On Sukkah 28a we are told praise of Rabban Yochanan ben Zakkai (30 BCE-90 CE), that he didn’t neglect any aspect of Torah study. The extensive list of his mastery extends to דָּבָר גָּדוֹל וְדָבָר קָטָן. The Gemara elaborates that the “great matter” was the mystical design of the Divine Chariot while the “small matter” is no small matter at all, but the disputes of Abaye and Rava. This seems anachronistic, for surely Abaye and Rava were born long after Rabban Yochanan ben Zakkai’s death (278 and 280 CE respectively)! Rashi explains that matters that were questions and of doubt to Abaye and Rava were clear to him since he focused on it, but it was forgotten by the times of the Amoraim. My suggestion is similar. The Tannaitic sources most often present disputes by presenting concrete cases and conflicting rulings rather than by stating the underlying principle of dispute. For instance, the Tannaitic dispute on Sukkah 33a— too many berries on a hadas invalidate, but what if they were removed on Yom Tov? Tannaim take alternate views and the Talmud proposes different halachic theories underlying the dispute.

For instance, Bava Metzia 21b: Abaye and Rava argue about יֵאוּשׁ שֶׁלֹּא מִדַּעַת Generally, one who loses an item surrenders ownership upon learning of its loss and despairing of recovering it. What if he doesn’t yet know of the loss when the finder picks it up, but if/when he discovers the loss would certainly despair? Abaye declares this invalid despair, so the finder cannot keep it, while Rava declares it valid. Unwitting despair isn’t explicitly discussed in Tannaitic sources, but Abaye and Rava each try to show how Mishnayot/braytot work with their theory and not with their opponent’s, until Rava is ultimately conclusively refuted. We typically rule like Rava but the Talmudic Narrator informs us the halacha is like Abaye in ya’al kegam, a mnemonic for the six cases where Abaye wins.

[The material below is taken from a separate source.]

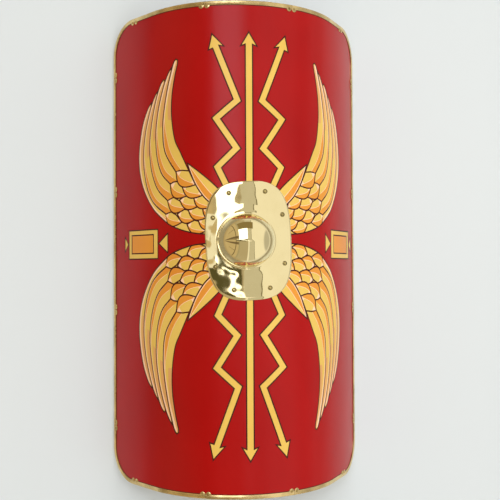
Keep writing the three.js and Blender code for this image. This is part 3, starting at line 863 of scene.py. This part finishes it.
def three_lengths(kind, way, names, out, joint):
    """The three lengths along one edge: two outer ones that end at a corner, and a middle one."""
    gap = math.copysign(half_gap, joint)
    inner, outer = joint + gap, out - gap
    ends = ((outer, inner), (joint - gap, gap - joint), (-inner, -outer))
    for name, (first, last) in zip(names, ends):
        lengths[name] = edge_line((kind, way), first, last)


for word, way in (("top", 1), ("bottom", -1)):
    names = [f"binding_{word}_{place}" for place in ("left", "middle", "right")]
    three_lengths("end", way, names, corner_across - edge_s, -end_joint)
for word, way in (("left", -1), ("right", 1)):
    names = [f"binding_{word}_{place}" for place in ("upper", "middle", "lower")]
    three_lengths("side", way, names, edge_y - corner_down, side_joint)
for high, up in (("top", 1), ("bottom", -1)):
    for hand, across in (("left", -1), ("right", 1)):
        corner = edge_line(("corner", across, up), corner_across - half_gap, corner_down - half_gap)
        lengths[f"binding_corner_{high}_{hand}"] = corner

binding_brass = polished_brass("binding_brass", srgb(236, 208, 150), srgb(150, 122, 66), 0.2, 0.0006, 0.75)
nail_spots = []
for name, line in lengths.items():
    verts, faces, spots = binding_mesh(line)
    strip = mesh_object(name.replace("binding", "strip"), verts, faces)
    strip.data.materials.append(binding_brass)
    strip.data.set_sharp_from_angle(angle=math.radians(40))
    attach(strip, "root")
    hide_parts(name)
    nail_spots += spots


# Binding nails: small brass nails with low round heads, one through each lobe, with their
# points clenched over behind.


def dome_profile(radius, high, seat):
    """The round top of a head, from its middle out to its edge."""
    turns = np.radians(np.linspace(4, 88, 7))
    return [(radius * math.sin(t), seat + high * math.cos(t)) for t in turns]


nail_head = 2.7 * mm
nail_shank = 1.1 * mm
# The nails' brass is darker and more clouded than the binding's.
nail_brass = polished_brass("nail_brass", srgb(196, 168, 108), srgb(120, 96, 52), 0.25, 0.0005, 0.9)
nail_seat = binding_front + 0.05 * mm
nail_tail = binding_back - 0.05 * mm
under_head = nail_seat - 0.1 * mm
nail_profile = dome_profile(nail_head, 1.5 * mm, nail_seat) + [(nail_head, under_head)]
nail_profile += [(nail_shank, under_head), (nail_shank, nail_tail), (2 * mm, nail_tail)]
nail_profile += [(1.8 * mm, nail_tail - 0.5 * mm), (0.4 * mm, nail_tail - 0.9 * mm)]
for i, spot in enumerate(nail_spots, 1):
    nail = turned_piece(f"nail_{i:02d}", nail_profile, spot, [nail_brass], [0] * len(nail_profile), 16)
    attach(nail, "root")
    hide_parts(f"binding_nail_{i:02d}")


# The grip: one hardwood bar across the hand hole, its front cut to the board's curve and its
# edges rounded for the hand. It is glued and held by a brass screw near each end.

grip_half = 102 * mm
grip_wide = 30 * mm
grip_deep = 28 * mm
grip_gap = 0.3 * mm                  # between the bar and the board, filled by the glue
grip_flat = crown_z - board_thick - grip_gap - grip_deep
grip_round = 6 * mm


def grip_mesh():
    """Sections along the bar: rounded behind, square where it meets the board."""
    verts, faces = [], []
    places = np.linspace(-grip_half, grip_half, 61)
    around = np.radians(np.linspace(0, 90, 7))
    for s in places:
        x, _, front = bend(s, 0, -board_thick - grip_gap)
        near_end = min(1, (grip_half - abs(s)) / (6 * mm))
        ease = 1 - math.sqrt(max(0, 1 - (1 - near_end) ** 2))
        back = grip_flat + ease * min(5 * mm, (front - grip_flat) * 0.6)
        r = min(grip_round, (front - back) * 0.45)
        half = grip_wide / 2 - 0.7 * mm * ease
        ring = [(half, front), (half, back + r)]
        ring += [(half - r + r * math.cos(t), back + r - r * math.sin(t)) for t in around[1:]]
        ring += [(-half + r - r * math.sin(t), back + r - r * math.cos(t)) for t in around]
        ring += [(-half, front)]
        verts += [(x, plate_rise + v, z) for v, z in ring]
    size = len(ring)
    for k in range(len(places) - 1):
        for i in range(size):
            j = (i + 1) % size
            faces.append((k * size + i, (k + 1) * size + i, (k + 1) * size + j, k * size + j))
    faces += [tuple(range(size)), tuple((len(places) - 1) * size + i for i in range(size))[::-1]]
    return verts, faces


def oiled_wood(name, light, dark):
    """Close-grained hardwood, grain along the bar, polished by handling."""
    material, nodes, links, shader = new_material(name)
    rings = noise(nodes, links, (5, 90, 90), 5, 0.6)
    pores = noise(nodes, links, (40, 900, 900), 3)
    stain = blend_colours(nodes, links, remap(nodes, links, rings, 0.35, 0.66, 0, 1), light, dark)
    fine = remap(nodes, links, pores, 0.5, 0.75, 0, 0.6)
    filled = blend_colours(nodes, links, fine, stain, tuple(v * 0.45 for v in dark))
    links.new(filled, shader.inputs["Base Color"])
    links.new(remap(nodes, links, rings, 0.3, 0.7, 0.38, 0.52), shader.inputs["Roughness"])
    raise_bumps(nodes, links, shader, [(pores, 0.4, 0.0002)])
    return material


verts, faces = grip_mesh()
grip = mesh_object("wooden_grip", verts, faces)
grip.data.materials.append(oiled_wood("grip_wood", srgb(166, 112, 66), srgb(116, 70, 38)))
grip.data.set_sharp_from_angle(angle=math.radians(40))
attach(grip, "root")
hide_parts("grip")

screw_s = 82 * mm
for i, s in enumerate((-screw_s, screw_s), 1):
    x = bend(s, 0, -board_thick)[0]
    verts, faces = [], []
    sides = 24
    levels = [(4.2 * mm, 0.4), (4.2 * mm, -0.2), (3.6 * mm, -0.8), (2.2 * mm, -1.25), (0.2 * mm, -1.4)]
    for r, h in levels:
        for k in range(sides):
            turn = 2 * math.pi * k / sides
            in_slot = abs(math.sin(turn)) * r < 0.5 * mm and r < 4 * mm
            z = grip_flat + h * mm + (0.9 * mm if in_slot else 0)
            verts.append((x + r * math.cos(turn), plate_rise + r * math.sin(turn), z))
    for k in range(len(levels) - 1):
        for j in range(sides):
            n = (j + 1) % sides
            faces.append((k * sides + n, k * sides + j, (k + 1) * sides + j, (k + 1) * sides + n)[::-1])
    faces.append(tuple((len(levels) - 1) * sides + k for k in range(sides))[::-1])
    screw = mesh_object(f"grip_screw_{i}", verts, faces)
    screw.data.materials.append(nail_brass)
    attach(screw, "root")


# The studio: a pale floor under the lying shield, painted darker farther out as shade, a plain room
# with one broad soft light overhead, and the camera above the shield.

floor_half = 6.0
floor = mesh_object("studio_floor", [(x, y, 0) for x, y in oblong(-floor_half, floor_half,
                                                                  -floor_half, floor_half)], [(0, 1, 2, 3)])
floor_paint, nodes, links, shader = new_material("floor_paint")
patches = noise(nodes, links, (0.7, 0.7, 0.7), 3)
near_colour = blend_colours(nodes, links, patches, srgb(222, 227, 229), srgb(216, 221, 224))
where = nodes.new("ShaderNodeTexCoord").outputs["Object"]
apart = vector_calc(nodes, links, "SUBTRACT", where, (0.065, -0.04, 0))
parts = nodes.new("ShaderNodeSeparateXYZ")
links.new(vector_calc(nodes, links, "ABSOLUTE", apart), parts.inputs["Vector"])
farther = calc(nodes, links, "MAXIMUM", parts.outputs["X"], parts.outputs["Y"])
# Painted shade: the floor turns darker grey from about 0.7 m out from the shield.
far_shade_share = remap(nodes, links, farther, 0.68, 1.3, 0, 1)
floor_colour = blend_colours(nodes, links, far_shade_share, near_colour, srgb(158, 154, 145))
links.new(floor_colour, shader.inputs["Base Color"])
shader.inputs["Roughness"].default_value = 0.8
floor.data.materials.append(floor_paint)

# The room that the brass reflects: bands of light and shade, placed by how far sideways and how
# many degrees up the room they lie, and one bright window.

world = bpy.data.worlds.new("studio")
bpy.context.scene.world = world
world.use_nodes = True
nodes, links = world.node_tree.nodes, world.node_tree.links
background = nodes["Background"]
where = nodes.new("ShaderNodeTexCoord")
split = nodes.new("ShaderNodeSeparateXYZ")
links.new(where.outputs["Generated"], split.inputs["Vector"])


def sums(kind, a, b):
    return calc(nodes, links, kind, a, b)


def band(value, low, high, soft):
    """One inside a range and nothing outside it, with soft ends."""
    ends = []
    for place, way in ((low, 1), (high, -1)):
        reach = (place - soft / 2, place + soft / 2)[::way]
        end = remap(nodes, links, value, *reach, 0, 1)
        end.node.interpolation_type = "SMOOTHSTEP"
        ends.append(end)
    return sums("MULTIPLY", *ends)


def patch(across, up):
    """One inside a range across the room and a range up it."""
    return sums("MULTIPLY", band(*across), band(*up))


sideways = split.outputs["X"]
height = sums("MAXIMUM", split.outputs["Z"], 0.02)
upward = sums("MULTIPLY", sums("ARCTAN2", split.outputs["Y"], height), 180 / math.pi)
lean = sums("MAXIMUM", sums("MINIMUM", upward, 6), -5)
slanted = sums("ADD", sideways, sums("MULTIPLY", lean, 0.016))
streak_way = sums("ADD", sideways, sums("MULTIPLY", upward, 0.15))
flare = sums("MULTIPLY", sums("MAXIMUM", sums("SUBTRACT", 6.5, upward), 0), 0.06)
window_end = band(sums("ADD", sideways, flare), -2, 0.01, 0.02)
window = sums("MULTIPLY", window_end, patch((sideways, -0.48, 2, 0.02), (upward, 2.4, 48, 2)))
dark_line = (0.16, 0.13, 0.07)
wall_shade = (0.2, 0.15, 0.09)
wall = blend_colours(nodes, links, band(upward, 8, 20, 4), (0.60, 0.49, 0.31), wall_shade)
wall = blend_colours(nodes, links, band(upward, -19, -8, 4), wall, wall_shade)
room_parts = [
    (band(sideways, -2, 0.86, 0.08), (0.97, 0.95, 0.88)),
    (band(sideways, -2, 0.04, 0.04), (0.50, 0.44, 0.32)),
    (band(slanted, 0.03, 0.31, 0.02), (0.62, 0.60, 0.52)),
    (band(slanted, 0.30, 0.32, 0.01), (0.2, 0.18, 0.1)),
    (patch((sideways, -0.66, 0.3, 0.02), (upward, 47, 78, 2)), (0.27, 0.21, 0.10)),
    (band(sideways, -0.66, -0.44, 0.04), (0.42, 0.38, 0.27)),
    (band(sideways, -2, -0.5, 0.06), wall),
    (patch((sideways, -2, -0.64, 0.01), (upward, 3.6, 5.6, 0.5)), dark_line),
    (patch((sideways, -0.9, -0.64, 0.01), (upward, -53, -51, 0.5)), dark_line),
    (patch((sideways, -0.9, -0.64, 0.01), (upward, 57, 59, 0.5)), dark_line),
    (band(sideways, -0.66, -0.63, 0.01), dark_line),
    (patch((sideways, -0.62, -0.02, 0.05), (upward, -3.6, 2.5, 1.5)), (0.10, 0.09, 0.04)),
    (patch((sideways, -0.62, -0.46, 0.04), (upward, 0.8, 3.2, 0.8)), (0.95, 0.94, 0.88)),
    (patch((streak_way, -0.36, -0.2, 0.04), (upward, -3.2, 0.4, 0.6)), (2.4, 2.4, 2.4)),
    (window, (2.5, 2.65, 2.9)),
]
room = (0.55, 0.54, 0.5)
for share, colour in room_parts:
    room = blend_colours(nodes, links, share, room, colour)
overhead = remap(nodes, links, split.outputs["Z"], 0, 0.12, 0, 1)
low_wall = band(sideways, -2, -0.1, 0.4)
horizon = blend_colours(nodes, links, low_wall, (0.80, 0.80, 0.78), (0.48, 0.39, 0.25))
links.new(blend_colours(nodes, links, overhead, horizon, room), background.inputs["Color"])
background.inputs["Strength"].default_value = 1.0

lamp_data = bpy.data.lights.new("soft_lamp", "AREA")
lamp_data.shape = "SQUARE"
lamp_data.size = 4
lamp_data.energy = 71
lamp_data.color = (0.97, 0.985, 1.0)
lamp = bpy.data.objects.new("soft_lamp", lamp_data)
bpy.context.scene.collection.objects.link(lamp)
lamp.location = (1.2, 0.6, 4)
lamp.rotation_euler = (Vector((0, 0, 0.1)) - lamp.location).to_track_quat("-Z", "Y").to_euler()
lamp.visible_glossy = False

# The camera, from a fit of the photograph's own view of the shield.

lens_px = 875.642
frame_px = 500
turn_x, turn_y, turn_z = -0.02223478, 0.14447649, 0.00442692
crown_from_camera = Vector((0.00093311, 0.00347726, -1.84292495))
world_to_camera = (Matrix.Rotation(turn_z, 3, "Z") @ Matrix.Rotation(turn_x, 3, "X")
                   @ Matrix.Rotation(turn_y, 3, "Y"))
camera_data = bpy.data.cameras.new("camera")
camera_data.sensor_width = 36
camera_data.lens = 36 * lens_px / frame_px
camera_data.clip_end = 50
camera = bpy.data.objects.new("camera", camera_data)
bpy.context.scene.collection.objects.link(camera)
camera_turn = world_to_camera.transposed()
camera_place = Vector((0, 0, crown_z)) - camera_turn @ crown_from_camera
camera.matrix_world = Matrix.Translation(camera_place) @ camera_turn.to_4x4()
bpy.context.scene.camera = camera
bpy.context.scene.view_settings.view_transform = "Standard"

We might think that these particular legal theories of Abaye and Rava are retrojected onto these earlier sources, and that the Tannaim weren’t thinking in terms of unwitting despair. Yet, we are told, these disputes between Abaye and Rava were current even in the early days of Rabban Yochanan ben Zakkai.

Rashi (Bava Metzia) lists the six instances Abaya prevails as:

יֵאוּשׁ שֶׁלֹּא מִדַּעַת דְּהָכָא עֵד זוֹמֵם לְמַפְרֵעַ הוּא נִפְסַל בְּסַנְהֶדְרִין (דַּף כז.) לֶחִי הָעוֹמֵד מֵאֵילָיו בְּעֵרוּבִין (דַּף טו.) קִדּוּשִׁין שֶׁלֹּא נִמְסְרוּ לְבִיאָה בְּקִדּוּשִׁין (דַּף נא.) גִּלּוּי דַּעְתָּא בְּגִטָּא בְּגִטִּין (דַּף לד.) מוּמָר אֹכֶל נְבֵלוֹת לְהַכְעִיס פָּסוּל לְעִנְיַן עֵדוּת בְּסַנְהֶדְרִין (דַּף כז.):

However, others (Rabbenu Tam, Chachmei Narvona) each identify a different dispute for lamed.

Despite the song, there are plenty of instances where Abaye and Rava agree. The phrase אַבָּיֵי וְרָבָא דְּאָמְרִי תַּרְוַיְיהוּ, “Abaye and Rava both say,” occurs 37 times across Talmud. (Still, part of the impetus for saying “they both say” is that they are frequent disputants.) And despite the mnemonic, there are other times the halacha is like Abaye. In Bava Metzia 36b, Abaye and Rava have opposing traditions as to what Rabba (their teacher) said, and we rule like Abaye. In our own sugya, Sukkah 46a, tefillin are worn all day but are removed when using the bathroom. Does one bless each time one dons them? Abaye says yes while Rava says only one blessing is made all day. We rule like Abaye, since someone testified that Rava himself would bless repeatedly. Perhaps this no longer counts as a dispute? Perhaps the yaal kegam mnemonic refers only to times the Talmudic Narrator itself brought proofs and ruled like Abaye. (Thus, the dispute about lamed, which is the least explicit.) That doesn’t preclude other instances, where the Narrator is silent, in which case this cannot be used as a general rule of psak.